Подробности романа неизвестны, но он развертывался в 1911 г. в Петер бурге, где Позняков бывал наездами, и тогда рисование продолжалось. Как раз в это время племянник Сомова Женя Михайлов был отправлен к дяде из-за скарлатины брата, и, по его воспоминаниям, Сомов рисовал не только голову Познякова. Позняков «позировал
затем в тигровой или леопардовой шкуре во весь рост в балетной позе — это было очень живописное зрелище, в особенности когда он становился для позирования. Иногда он переходил из комнаты в комнату, делая балетные па» (КАС: 494). Продолжаться долго этот роман не мог, так как жили они в разных городах и менять место жительство не собирались.В сентябре 1910 г. у Сомова появилась в Петербурге другая модель, гораздо более молодая — 18-летний Мефодий Лукьянов. Для более плотного позирования Мефодий поселился у Сомовых, где он быстро стал своим и получил у художника и его близких (сестры, племянника) прозвище Миф, Мифа, иногда Мифетта. Продолговатое лицо с орлиным носом, масляные глаза и темно-каштановая шевелюра Мифа затем фигурируют на многих сомовских портретах. Февральскую революцию 1917 года встретили вместе, утром шли по улице, «держась за руку. Народ приветствовал полк моряков. Мы с этим полком шли рядом всю Морскую» (КАС: 174). В 1918 г. Сомов сделал маслом большой портрет Лукьянова («Мифин портрет»), очень домашнего — сидящего в пижаме и халате на диване. Портрет был приобретен музеем Александра III (Русский Музей). Вместе снимали дачу, вместе оказались в — миграции. В 1928 г. в Париже Мефодий устраивал выставку Сомова. Так они и жили вместе (Ротиков называет это образцовым браком) 22 года — до самой смерти Мефодия Георгиевича в Париже от туберкулеза.
Портрет М. Г. Лукьянова.
К. А. Сомов. 1918 г.
Заболел Миф весной 1931 г., и Новый 1932 год Сомов встретил у постели больного, который «стал очень тих и кроток и со мной очень нежен — от этого у меня разрывается сердце», — пишет Константин Андреевич сестре в Россию. — «После окончания моей дневной работы Мефодий просит меня всегда ему показывать, что я успел сделать. Вчера моя акварель ему так понравилась — день у него был грустный, мрачный, — что он стал над нею плакать. И у меня потекли слезы, так мне было его жаль и так мне стало за него грустно…».

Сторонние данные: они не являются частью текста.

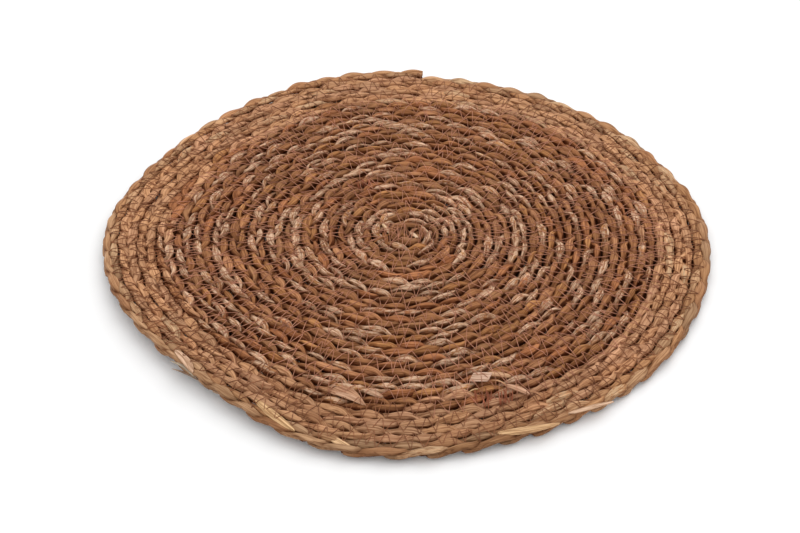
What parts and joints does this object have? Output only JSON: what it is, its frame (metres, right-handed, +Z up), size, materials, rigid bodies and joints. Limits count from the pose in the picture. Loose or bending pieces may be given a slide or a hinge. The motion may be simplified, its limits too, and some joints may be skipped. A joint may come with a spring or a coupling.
{
  "type": "round plaited leaf placemat",
  "caption": "Round table mat of flat plaited plant leaf, wound in a spiral and sewn, with a brown centre, golden border and lobed plaited rim. Shields a table from a plate.",
  "frame": {"origin": "the middle of the spiral, on the flat underside that rests on the table", "axes": "+Z up, the mat's thin direction; -Y towards the picture's viewer; +X to the viewer's right; the rim's cut end lies towards +Y"},
  "size_m": [0.3865, 0.3856, 0.0132],
  "materials": {
    "brown_leaf": "dry plaited leaf, brown with pale and reddish strands",
    "golden_leaf": "dry plaited leaf, golden tan",
    "rim_leaf": "broad smooth plaited leaf, golden tan"
  },
  "bodies": {
    "root": {"centre_coil": "brown_leaf", "border_coil": "golden_leaf", "rim_plait": "rim_leaf"}
  },
  "joints": []
}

В феврале Константин Андреевич сообщает сестре: «За эти тревожные дни я так много передумал о Мефодии, о том, что я часто был очень гадким, жестоким. Что все его вины — маленькие, ничего не значащие и что у меня просто придирчивый нрав. Что меня никто так не любил, как он». Но любезно добавляет: «Кроме, конечно, тебя». Еще через несколько дней: «Каждая минута моей жизни теперь мука — хотя я делаю все, что нужно, — ем, разговариваю с посетителями, даже работаю немного, — мысль о Мефодии и о предстоящей разлуке меня не покидает. Теперь я впитываю в себя его лицо, каждое его слово, зная, что скоро не увижу его больше». Мефодий захотел исповедоваться и причаститься, но боялся об этом сказать Константину, зная, что тот неверующий. Сомов просил не считать его за злого дурака, ведь он, конечно, согласен, раз Мефодию это даст облегчение. «Что у него, несчастного происходит в душе? Великий страх, отчаянье расставаться с жизнью?»

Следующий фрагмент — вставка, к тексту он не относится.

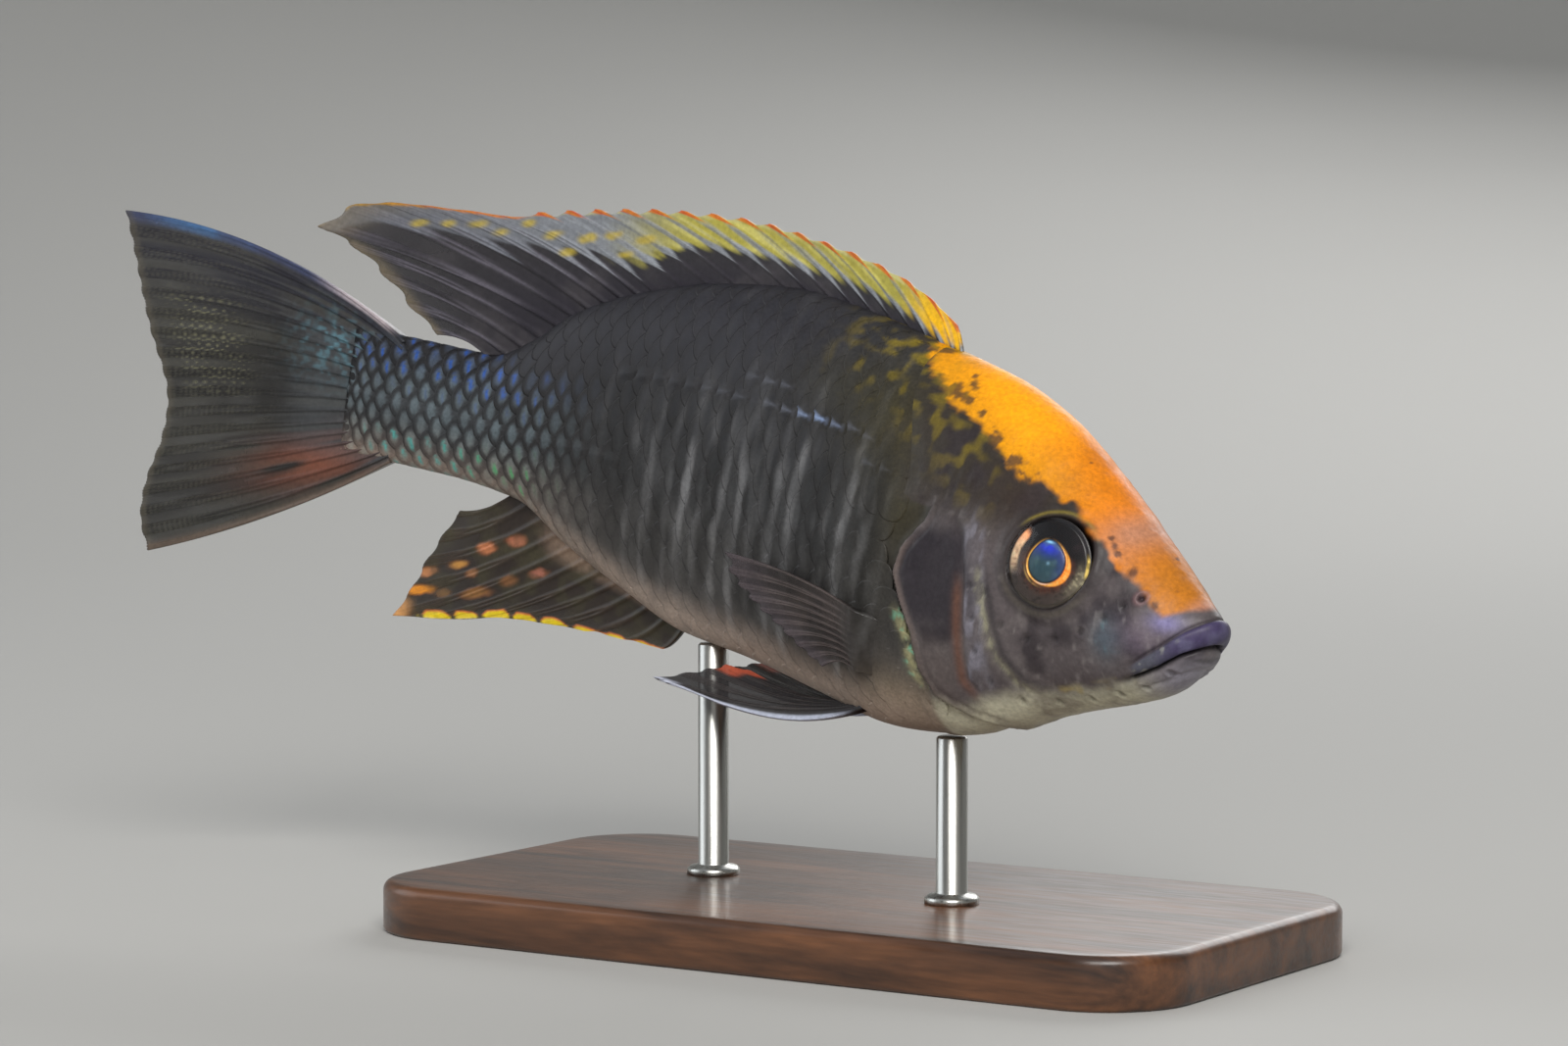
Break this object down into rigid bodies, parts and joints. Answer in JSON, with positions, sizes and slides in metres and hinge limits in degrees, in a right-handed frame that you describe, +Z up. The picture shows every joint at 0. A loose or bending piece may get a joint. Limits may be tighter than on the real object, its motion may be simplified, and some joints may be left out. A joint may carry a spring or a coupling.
{
  "type": "peacock cichlid display model",
  "caption": "Life-size still model of an adult male peacock cichlid swimming nose down, dark with a yellow-orange blaze, on a flat base with two short rods.",
  "frame": {"origin": "centre of the stand base's underside", "axes": "+X the way the fish swims (snout end), +Y to the fish's left, +Z up"},
  "size_m": [0.1303, 0.046, 0.0709],
  "materials": {
    "body_skin": "dark charcoal scaled fish skin, moist satin sheen, faint bars and blue flecks",
    "head_skin": "smooth purplish-grey head skin with a yellow-orange blaze along the top, moist sheen",
    "fins": "thin dark fin membrane with fine rays, yellow and pale-blue edges, thin and partly see-through",
    "eyes": "clear domed eye, blue-black pupil, brown and gold iris",
    "stand_wood": "satin dark walnut with a small bevel",
    "stand_rods": "satin steel rod"
  },
  "bodies": {
    "root": {"head": "head_skin", "lower_jaw": "head_skin", "gill_cover_left": "head_skin", "gill_cover_right": "head_skin", "trunk": "body_skin", "tail_stalk": "body_skin", "dorsal_fin": "fins", "anal_fin": "fins", "tail_fin": "fins", "pectoral_fin_left": "fins", "pectoral_fin_right": "fins", "pelvic_fin_left": "fins", "pelvic_fin_right": "fins", "eye_left": "eyes", "eye_right": "eyes", "stand_base": "stand_wood", "stand_rod_front": "stand_rods", "stand_rod_rear": "stand_rods"}
  },
  "joints": []
}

В марте в письме сестре сказано даже больше: «Вчера и третьего дня Мефодию было очень скверно, задыхался, мучился… Вчера, лежа на тюфяке, на полу у его постели, я пытался мысленно молиться — это я! вроде: Боже, если ты существуешь и печешься о людях, докажи, спаси мне Мефодия и я поверю в тебя! Но… это слабость моя! Разум, логика, видимость — все против существования бога милостивого и умолимого…».
Умирая, Лукьянов с умилением обводил напоследок глазами все вокруг и говорил: «Наша комната, наш китаец, наша Анюта, портрет прадеда…». Чей прадед — его ли, Сомовых ли, не все ли равно. Наше… Последние слова были (очень нежно): «Костя… до свиданья».
Пусть традиционные моралисты говорят что угодно о невозможности прочной любви у гомосексуалов, о временном сожительстве двух похотливых эгоистов, об их постоянной и неизбежной погоне за мимолетными удовольствиями, — то, что разыгрывалось более двух десятилетий между Сомовым и его Мифом и что трагически завершилось в Париже, — это была Любовь в полном и безусловном смысле этого слова, Любовь большая и беззаветная, Любовь взаимная. В Мифе Сомов обрел такую Любовь. Утешительно убедиться, что такая любовь — не миф, а реальность.